活在制约外有它的好处,谁都不尿谁,我不去那道缝隙里去找挣扎,也就没了烦恼,还多了自由;要入去,除了诸多的钳制,还要付钱。等于是,自己得掏钱然后赚回自己的钱。活在其中又从那道缝里长成大树的,那是因为缝的不严实,不小心里替人留出了机会,至于在机会上结出果来的少数几位,大多是以前靠爬格子揾饭吃、之后得着了名号和利润的文字投资者。其间不乏有志者的,因为都不敢在文字碎碎的生成过程里,把自己绞成鲜血淋漓的肉漿。实在是,文字的生成是棵树,要用汗水泪水血水浇灌才能长大的。
昨天,有个他向我介绍了他,可我不知道那个他是否是个她。是个作者,名豆豆,写了个小说叫《天幕红尘》;没来得及搞懂,接着出现一个金宇澄,写了个东西叫《繁花》。哪知不经意间又一位说起另一人,叫余华。顿时犯晕,因为一个都不识。惶惶间觉得自己飘得远去了,以致不知其人其作品。唯一知道的是《天道》,一部根据《遥远的救世主》改编出来的电视剧。余华了解了下,方才知道大名鼎鼎的《活着》出自他的笔下。

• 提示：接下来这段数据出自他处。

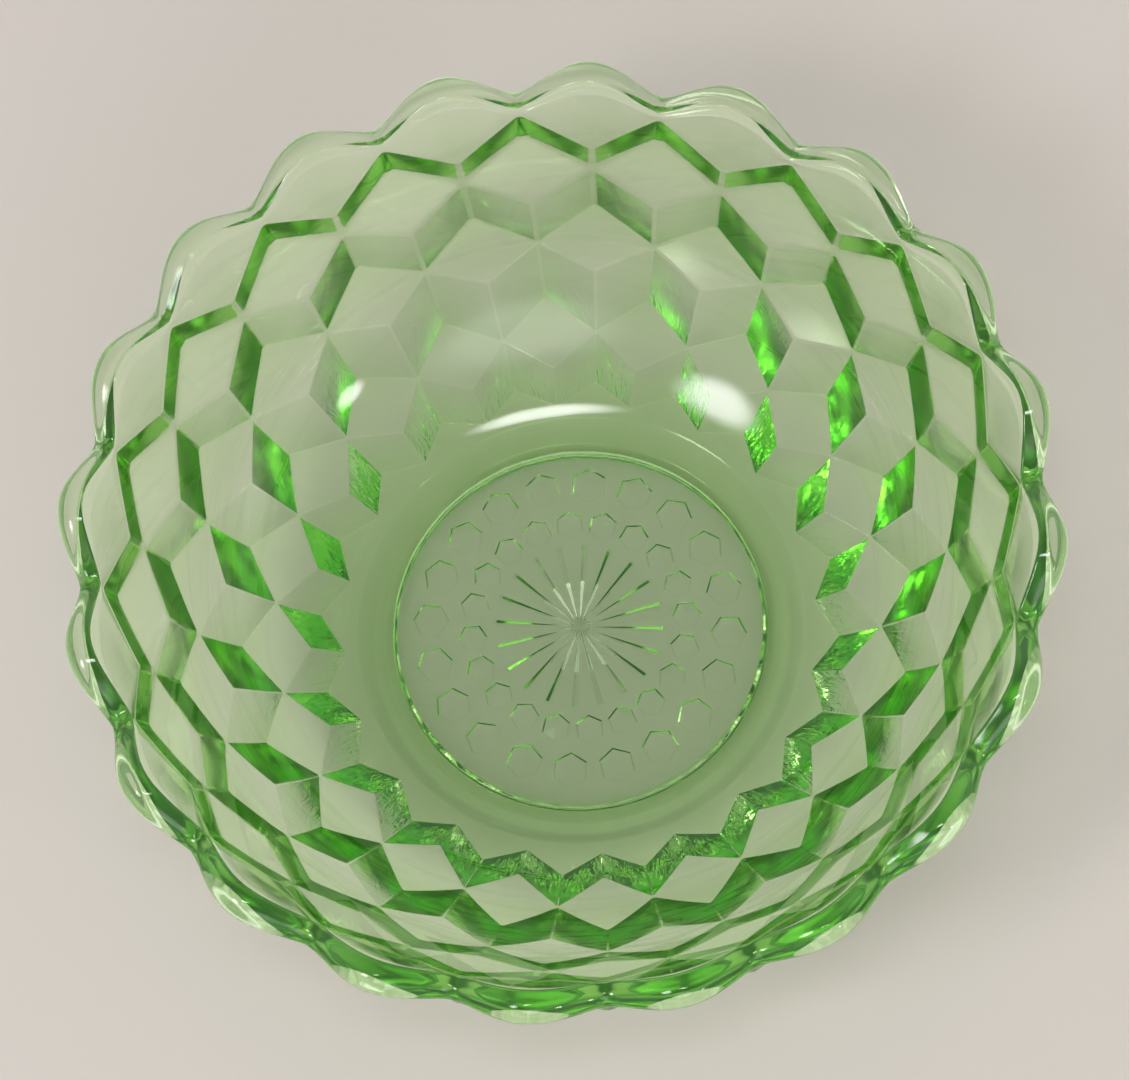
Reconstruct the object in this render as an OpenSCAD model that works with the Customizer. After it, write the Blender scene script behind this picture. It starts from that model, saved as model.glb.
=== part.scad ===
// Pressed-glass dish: smooth inside, a tumbling-block relief outside, and a scalloped lip.
// It is one piece of glass that stands on a low ring. Millimetres, +Z up.
// The origin is the centre of the ring's underside. A notch of the lip is on +X.

/* [Overall] */
// Diameter across the scallops
dish_d = 165; // [135:1:200]
// Height to the top of the scallops
dish_h = 62; // [51:1:75]
// Scallops round the lip, and cubes in each row
scallops = 20; // [14:1:26]

/* [Lip] */
// Thickness of the rounded lip at a scallop's crest
lip_t = 5.8; // [4.8:0.1:6.5]
// Thickness of the rounded lip at a notch
notch_t = 4.2; // [3.4:0.1:4.8]
// Height of a scallop above the notches
scallop_rise = 4.4; // [2:0.1:6]

/* [Wall] */
// Slope of the straight part of the wall, in degrees from level
wall_angle = 67.5; // [62:0.5:71]
// Radius of the curve between floor and wall, on the outside
curve_r = 46; // [38:1:56]
// Thickness of the wall below the lip, without its relief
wall_t = 5.6; // [4.6:0.1:6.5]
// Thickness of the floor
floor_t = 4.4; // [3.6:0.1:6]

/* [Cube relief] */
// Tilt of the cubes' side facets from the wall in the lowest row, in degrees
facet_tilt = 14.7; // [6:0.1:15]
// Tilt in each row as a share of that, lowest row first
tilt_share = [1, 0.88, 0.75, 0.5];
// Width of the level plain band between the ring and the lowest corners of the cubes
plain_band = 7; // [6:0.5:10]
// Height of each row of cubes as a share of the patterned wall, lowest row first
row_share = [0.205, 0.29, 0.275, 0.23];
// Place of each row's hollow corners, as a share of its height
hollow_share = [0.5, 0.69, 0.62, 0.34];
// Place of each row's peak corners, as a share of its height
peak_share = [0.3, 0.35, 0.45, 0.57];

/* [Foot and medallion] */
// Diameter of the ring that the dish stands on, along its middle
foot_d = 67.5; // [56:0.5:81]
// Width of the ring's flat underside
foot_w = 2; // [1.6:0.1:4]
// Slope of the ring's outside, in degrees from level
foot_slope = 30; // [25:1:60]
// Height of the ring
foot_h = 3.2; // [2:0.1:4]
// The floor inside the ring is thinner by this much
recess = 1.1; // [0.2:0.1:1.5]
// Depth of the medallion's cuts in the underside of the floor
cut_depth = 0.4; // [0.3:0.1:1.2]
// Diameter of the medallion's star
star_d = 30; // [22:1:36]
// Width of plain glass between the pits and the ring
margin = 3.2; // [1.5:0.1:5]

/* [Hidden] */

// Steps round one scallop, and round the lip's edge
lip_steps = 12;
edge_steps = 8;
// Steps along the curve between floor and wall, and round the whole dish
curve_steps = 16;
round_fn = 180;
// The lip's shoulders are fuller than a sine curve
scallop_power = 1.5;
// How far round the lip's edge goes: under it at a notch and at a crest, and over it to the inside
lip_under_notch = -55;
lip_under_crest = -76;
lip_over = 125;
// Size of the chamfer where the ring meets the floor inside it
chamfer = 0.85;
// Part of its place in the medallion that a pit fills
pit_share = 0.9;

cell = 360 / scallops;
lip_crest = [dish_d / 2 - lip_t / 2, dish_h - lip_t / 2];
along = [cos(wall_angle), sin(wall_angle)];
outward = [sin(wall_angle), -cos(wall_angle)];

// A point on the inside line of the wall, below the crest of a scallop
inside_top = lip_crest - outward * lip_t / 2;
// The outside of the wall, without its relief, passes through this point
outside_top = inside_top + outward * wall_t;

// Middle of a curve of radius r that touches level z and the sloped line through point p
function curve_middle(p, z, r) =
    let (fall = z + r - r * cos(wall_angle) - p[1])
    [p[0] - r * sin(wall_angle) + fall / tan(wall_angle), z + r];

outer_mid = curve_middle(outside_top, foot_h, curve_r);
inner_r = curve_r - floor_t;
inner_mid = curve_middle(inside_top, foot_h + floor_t, inner_r);
curve_len = curve_r * wall_angle * PI / 180;
wall_end = outer_mid + curve_r * outward;

// Point and outward direction on the outside of the wall, s along it from the flat floor
function slope_at(s) = s < curve_len ? s / curve_r * 180 / PI : wall_angle;
function away(s) = [sin(slope_at(s)), -cos(slope_at(s))];
function outside(s, proud = 0) =
    (s < curve_len ? outer_mid + curve_r * away(s) : wall_end + (s - curve_len) * along)
    + proud * away(s);

// The lip is a round edge whose middle rises and swells from notch to crest
function swell(a) = pow(sin(180 * (a / cell - floor(a / cell))), scallop_power);
function lip_radius(a) = (notch_t + (lip_t - notch_t) * swell(a)) / 2;
function lip_middle(a) =
    inside_top + outward * lip_radius(a)
    - along * scallop_rise / sin(wall_angle) * (1 - swell(a));
function lip_under(a) = lip_under_notch + (lip_under_crest - lip_under_notch) * swell(a);
function lip_turn(a, k) = lip_under(a) + (lip_over - lip_under(a)) * k / edge_steps;
function lip_point(a, turn) =
    lip_middle(a) + lip_radius(a) * (outward * cos(turn) + along * sin(turn));

// The patterned wall runs from the plain band to the root of the lip at a notch
cubes_r = foot_d / 2 + foot_w / 2 + plain_band;
band_end = curve_r * asin((cubes_r - outer_mid[0]) / curve_r) * PI / 180;
root_gap = lip_point(0, lip_under_notch) - wall_end;
pattern_end = curve_len + root_gap * along;
pattern_len = pattern_end - band_end;
row_start = [for (i = 0, at = band_end; i < 4; at = at + row_len(i), i = i + 1) at];
function row_len(i) = row_share[i] * pattern_len;
// A hollow lies above the saddle corner below it, and a peak below the saddle corner above it
function hollow_at(i) =
    let (above = hollow_share[i] * row_len(i))
    outside(row_start[i] + above, -above * tan(tilt_share[i] * facet_tilt));
function peak_at(i) =
    let (below = (1 - peak_share[i]) * row_len(i))
    outside(row_start[i] + row_len(i) - below, below * tan(tilt_share[i] * facet_tilt));
function saddle_at(i) = outside(row_start[i]);

// The lowest row stands on the level band, where its corners make a zigzag
function on_band(p) = [p[0], foot_h];

// Corner points up one column: below a notch, and below a crest
notch_column = [
    outside(0), on_band(saddle_at(0)), hollow_at(0), peak_at(1), saddle_at(2), hollow_at(2), peak_at(3)
];
crest_column = [
    outside(0), on_band(peak_at(0)), saddle_at(1), hollow_at(1), peak_at(2), saddle_at(3), hollow_at(3)
];
corners = len(notch_column);

function turned(p, a) = [p[0] * cos(a), p[0] * sin(a), p[1]];

wall_points = [
    for (j = [0 : 2 * scallops - 1], p = j % 2 == 0 ? notch_column : crest_column)
        turned(p, j * cell / 2)
];
lip_columns = scallops * lip_steps;
rings = edge_steps + 1;
lip_points = [
    for (i = [0 : lip_columns - 1], k = [0 : edge_steps])
        let (a = i * cell / lip_steps)
        turned(lip_point(a, lip_turn(a, k)), a)
];
caps = [[0, 0, foot_h], [0, 0, dish_h - lip_t]];

// Index of a wall corner, and of a point of the lip
function w(j, k) = (j % (2 * scallops)) * corners + k;
function l(i, k) = len(wall_points) + (i % lip_columns) * rings + k;
low_cap = len(wall_points) + len(lip_points);
high_cap = low_cap + 1;

// Facets between a notch column n and the crest column c beside it, as seen with c on the right
function strip(n, c) = [
    [w(n, 0), w(n, 1), w(c, 1)], [w(n, 0), w(c, 1), w(c, 0)],
    [w(n, 1), w(n, 2), w(c, 1)], [w(n, 2), w(c, 2), w(c, 1)],
    [w(n, 2), w(n, 3), w(c, 2)],
    [w(n, 3), w(n, 4), w(c, 3)], [w(n, 3), w(c, 3), w(c, 2)],
    [w(n, 4), w(c, 4), w(c, 3)],
    [w(n, 4), w(n, 5), w(c, 4)], [w(n, 5), w(c, 5), w(c, 4)],
    [w(n, 5), w(n, 6), w(c, 5)]
];
function flipped(faces) = [for (f = faces) [f[0], f[2], f[1]]];

wall_faces = [
    for (q = [0 : scallops - 1])
        let (n = 2 * q, c = 2 * q + 1, m = 2 * q + 2, i = q * lip_steps, half = lip_steps / 2)
        each concat(
            strip(n, c), flipped(strip(m, c)),
            [[w(n, 6), l(i, 0), w(c, 6)], [w(n, 6), w(c, 6), w(c, 5)]],
            flipped([[w(m, 6), l(i + lip_steps, 0), w(c, 6)], [w(m, 6), w(c, 6), w(c, 5)]]),
            [for (k = [0 : lip_steps - 1]) [w(c, 6), l(i + k, 0), l(i + k + 1, 0)]],
            [[low_cap, w(n, 0), w(c, 0)], [low_cap, w(c, 0), w(m, 0)]]
        )
];
lip_faces = [
    for (i = [0 : lip_columns - 1])
        each concat(
            [for (k = [0 : rings - 2]) each [
                [l(i, k), l(i, k + 1), l(i + 1, k + 1)],
                [l(i, k), l(i + 1, k + 1), l(i + 1, k)]
            ]],
            [[high_cap, l(i + 1, rings - 1), l(i, rings - 1)]]
        )
];

// Outside of the dish as a filled block: cube facets, then the rounded and scalloped lip
module cube_block() {
    polyhedron(
        points = concat(wall_points, lip_points, caps),
        faces = concat(wall_faces, lip_faces),
        convexity = 6
    );
}

// The smooth inside, open to above the lip
module hollow_inside() {
    above = dish_h + 5;
    rim_point = inside_top + along * (above - inside_top[1]) / sin(wall_angle);
    curve = [
        for (k = [0 : curve_steps])
            let (t = wall_angle * k / curve_steps)
            inner_mid + inner_r * [sin(t), -cos(t)]
    ];
    rotate_extrude($fn = round_fn)
        polygon(concat([[0, foot_h + floor_t]], curve, [rim_point, [0, above]]));
}

// The ring that the dish stands on: its outside slopes gently up to the plain band
module foot_ring() {
    outer = foot_d / 2 + foot_w / 2;
    rotate_extrude($fn = round_fn)
        polygon([
            [0, 0], [outer, 0],
            [outer + foot_h / tan(foot_slope), foot_h],
            [outer, foot_h + floor_t / 2], [0, foot_h + floor_t / 2]
        ]);
}

// The space inside the ring, with a chamfer where it meets the floor
module ring_hollow() {
    inner = foot_d / 2 - foot_w / 2;
    rotate_extrude($fn = round_fn)
        polygon([
            [0, -1], [inner, -1], [inner, foot_h + recess - chamfer],
            [inner - chamfer, foot_h + recess], [0, foot_h + recess]
        ]);
}

// Star of flat wedges, then two staggered rings of six-sided pits
module medallion_outline() {
    hub_r = 2;
    ray = 0.27 * cell;
    field = [star_d / 2, foot_d / 2 - foot_w / 2 - margin];
    ring_gap = (field[1] - field[0]) / 2;
    for (a = [cell / 2 : cell : 360])
        rotate(a)
            polygon([
                [hub_r, 0],
                star_d / 2 * [cos(ray / 2), sin(ray / 2)],
                star_d / 2 * [cos(ray / 2), -sin(ray / 2)]
            ]);
    for (ring = [0, 1], a = [ring * cell / 2 : cell : 359])
        let (middle = field[0] + ring_gap * (ring + 0.5))
        rotate(a)
            translate([middle, 0])
                circle(d = pit_share * min(ring_gap, middle * cell * PI / 180), $fn = 6);
}

module dish() {
    color("palegreen", 0.6)
        difference() {
            union() {
                difference() {
                    cube_block();
                    hollow_inside();
                }
                foot_ring();
            }
            ring_hollow();
            translate([0, 0, foot_h])
                linear_extrude(recess + cut_depth)
                    medallion_outline();
        }
}

dish();
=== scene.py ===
import math

import bmesh
import bpy
from mathutils import Matrix, Vector


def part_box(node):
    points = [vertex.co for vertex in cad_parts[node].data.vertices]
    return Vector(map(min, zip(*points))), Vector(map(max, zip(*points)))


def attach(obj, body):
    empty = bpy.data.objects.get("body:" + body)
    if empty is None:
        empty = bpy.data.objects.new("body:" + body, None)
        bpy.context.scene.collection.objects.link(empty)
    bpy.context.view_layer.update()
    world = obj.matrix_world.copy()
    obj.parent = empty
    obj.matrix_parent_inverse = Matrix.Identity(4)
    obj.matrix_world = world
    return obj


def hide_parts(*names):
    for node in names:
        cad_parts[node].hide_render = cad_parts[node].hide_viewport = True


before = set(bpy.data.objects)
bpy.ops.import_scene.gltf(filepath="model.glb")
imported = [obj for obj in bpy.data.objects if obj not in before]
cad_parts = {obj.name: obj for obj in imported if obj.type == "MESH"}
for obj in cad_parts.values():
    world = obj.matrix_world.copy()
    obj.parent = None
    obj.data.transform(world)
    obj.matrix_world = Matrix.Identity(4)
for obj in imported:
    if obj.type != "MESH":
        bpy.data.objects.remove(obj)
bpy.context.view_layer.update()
print("cad frame loaded")

scene = bpy.context.scene

# sizes are in millimetres and angles in degrees
dishShape = {
    "acrossScallops": 165.0,
    "scallops": 20,
    "columns": 8,                   # of the mesh, in half a scallop
    "lipThickness": 5.8,            # at a scallop's crest
    "notchThickness": 4.2,
    "scallopRise": 4.4,
    "scallopPower": 1.5,            # 1 follows a plain sine, more widens the notches
    "lipUnder": (-55.0, -76.0),     # where its round ends underneath, at a notch and at a crest
    "lipOver": 116.0,               # and over the top, where the inner corner starts
    "lipPoints": 15,                # steps of the mesh along that round
    "innerCorner": 0.55,            # tighter than the round outside
    "cornerPoints": 4,
    "wallAngle": 67.5,
    "curveRadius": 46.0,
    "curvePoints": 18,
    "wallThickness": 5.6,
    "floorThickness": 4.4,
    "plainBand": 7.0,               # between the foot ring and the lowest cubes
    "facetTilt": (14.7, 12.9, 11.0, 7.35),      # of each row of cubes, the lowest first
    "rowShare": (0.205, 0.29, 0.275, 0.23),     # of the relief's height
    "hollowShare": (0.5, 0.69, 0.62, 0.34),     # where in its row a cube is deepest
    "peakShare": (0.3, 0.35, 0.45, 0.57),       # and where it stands out most
    "edgeRound": 1.2,               # softening of the pressed edges just below the lip
    "lowEdgeShare": 0.2,            # part of it that is left at the foot of the wall
    "panelEdgeShare": 0.35,         # and round the scallops' panels
    "softFold": 6.0,                # flatter folds than this aren't softened
    "footAcross": 67.5,
    "footWidth": 2.0,
    "footHeight": 3.2,
    "footSlope": 30.0,              # of the ring's outside, from level
    "footCorner": 0.85,             # where the ring's inside meets the floor
    "recess": 1.1,                  # the floor inside the ring is this much thinner
}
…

奇怪异常的是,《繁花》的作者和《活着》作者,他们的朋友我认识几位。其中特别的两位,我的一位好友去世后,都写过悼念守过灵的,守灵的还有我从美国托人送去的白玫瑰。是否很诡异?
诡异中,我就觉得好像都是同时代的人,因为文字的气息里,有着一样的过去。这三位啊,骨子里还有一个相近,那就是文式里泛出来的哲性;而且各自的文字都有一个明显于通常的要素:语言非常强烈地有独立的个性。
金宇澄和余华都是江南人了,豆豆吃不准,但是我愿意相信他离得不远。豆豆的东西好在里外三重的复而不重里能够层层不乱,哲性上来说是三位里最出色的一位。金宇澄也是可以的了,因为他相信“独一无二的品质”。他是海派也是蝴蝶鸳鸯派的延续?不敢苟同。反复使用“的”字去诉说句中词要纲领的人,不一定就是海派言辞,倒是一种彻悟后了的个性,喜欢和注重词义的定向涵括。余华了解了下,也是不错。因为他相信,宁愿读拜伦的一行诗,也不去读那上百个杂志的“混乱”,他相信经典的作用,我想这是他生活在缝隙里又能被“幸运”的“自身条件“,起端于那颗自我的心。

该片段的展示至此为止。